A bit of attention was given to the fact that subs in these situations forget safewords. One good suggestion was a Feedback safeword. “I will squeeze your hand. The harder you squeeze back, the more okay you are.”
All in all there was a lot to learn here, from practical advice “make sure everyone pees in advance,” to technique “moving into someone’s personal space is very effective,” to theory “sometimes it’s good to know what the vulnerabilities are…shared vulnerabilities are amazingly intimate.”
It was a good workshop and there was a lot to learn. I’d hoped to get a bit more into the psychology of pain sluttery, and the drives behind it, but what was presented was useful and the demo was well worth taking notes on as well.
I took away one other lesson as well. I think there are two trunks of BDSM play. One aims at creating an inner experience through a certain detachment. When you are being beaten for five or six hours by various people, I don’t think the relationship is with the person doing the beating. You are not controlling them. They may be getting something out of it, but that thing is a little distant for me.
I prefer the second trunk of BDSM, one that demands and promotes presence. Where there is an intimate experience between me and the girl I am working with, because I am who I am, and she is who she is.
I don’t want to deride “flying,” I think it has it’s place. But it’s not my core kink and I came out of this workshop understanding that better.
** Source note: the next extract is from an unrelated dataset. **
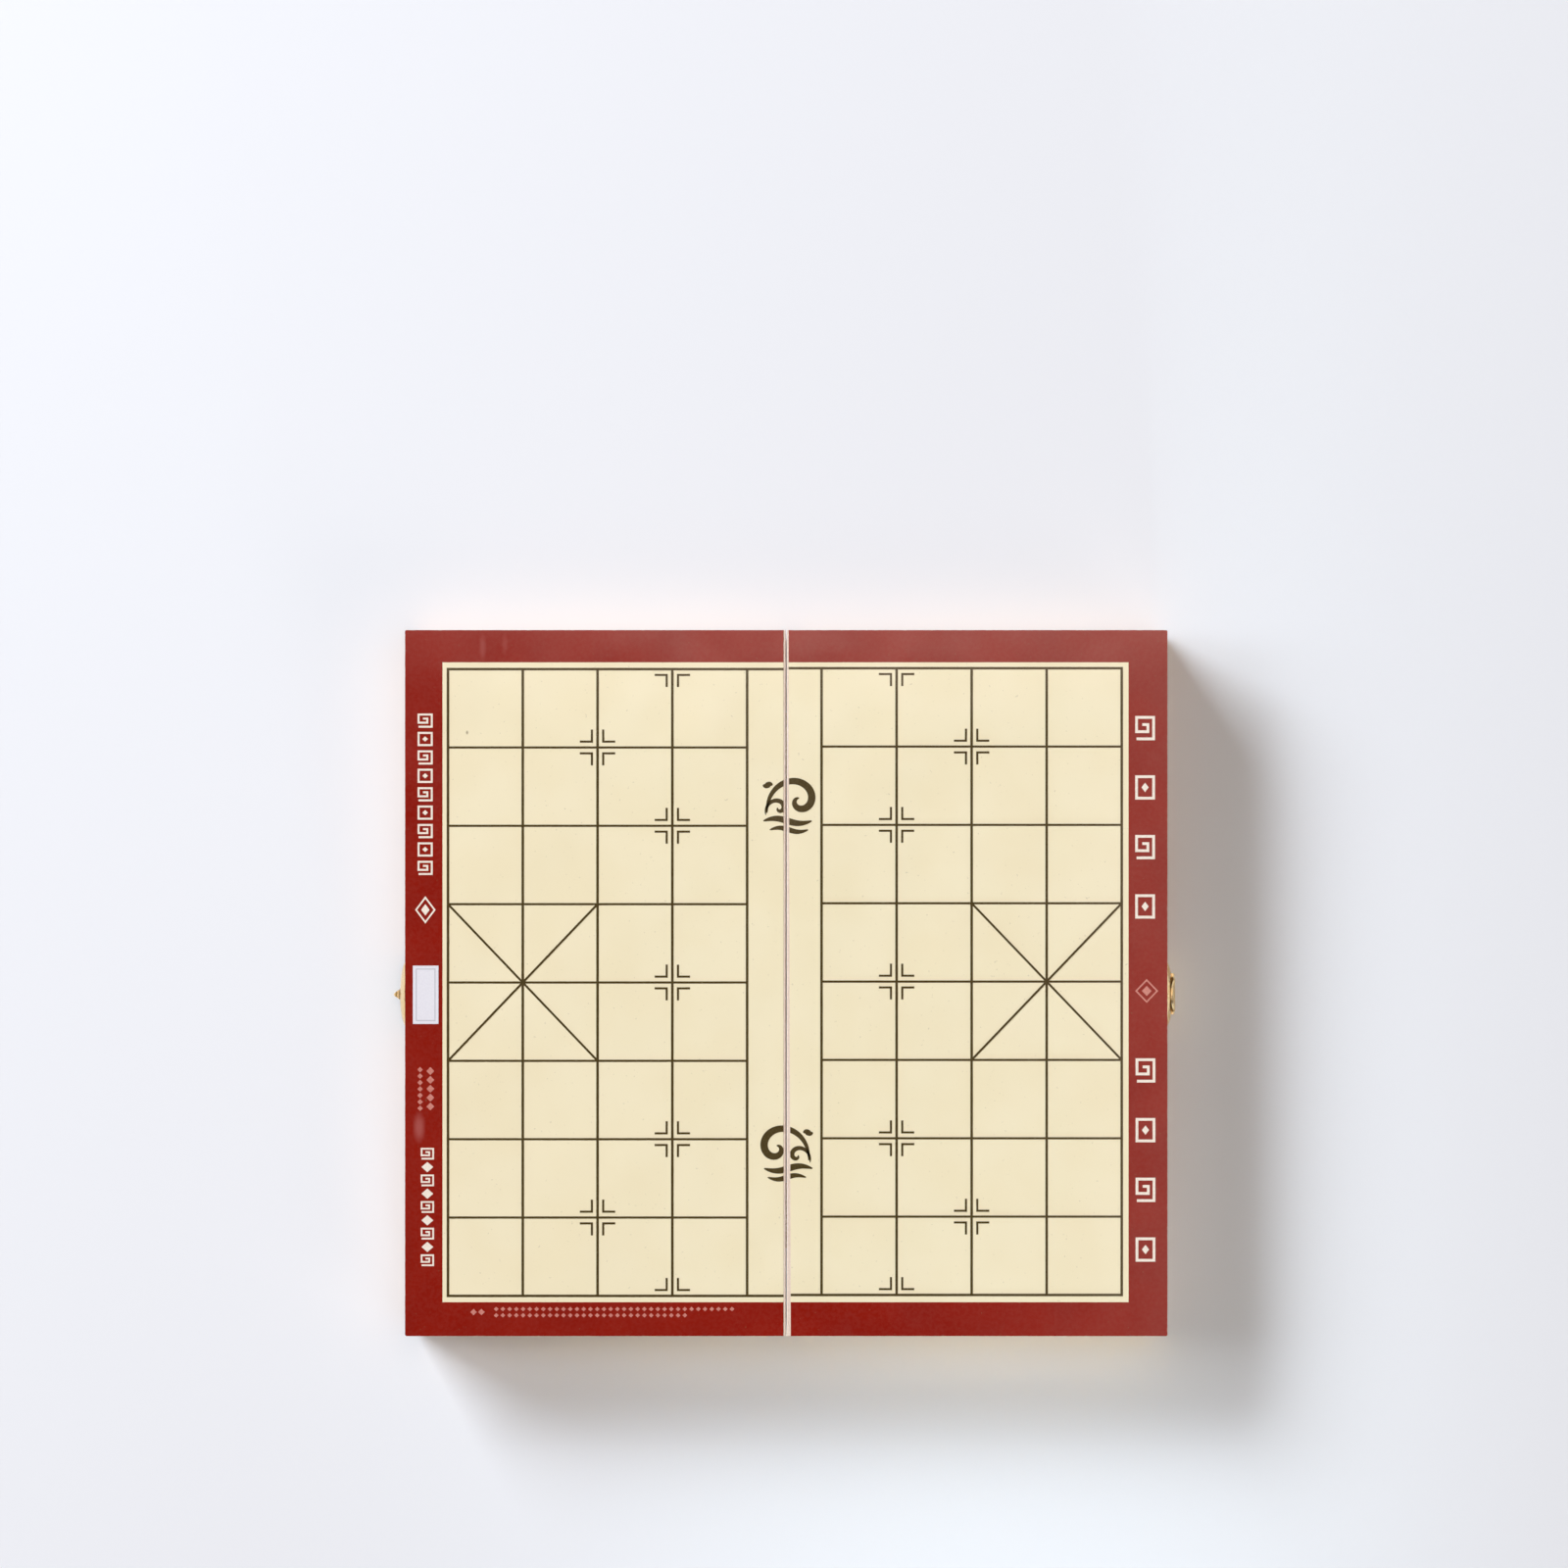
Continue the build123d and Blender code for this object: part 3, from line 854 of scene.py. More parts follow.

Advertising Note: It’s seldom that an advertising campaign really hits home with me. I thought the Budweiser frogs were kind of funny, and sure the Gekko is cute. The Caveman can be amusing. But honestly none of those really gripped me. I never collected frog paraphenalia or watched the Caveman’s Youtube videos. But now there is AT&T with “More Bars in More Places.” That’s an advertising campaign I can get behind.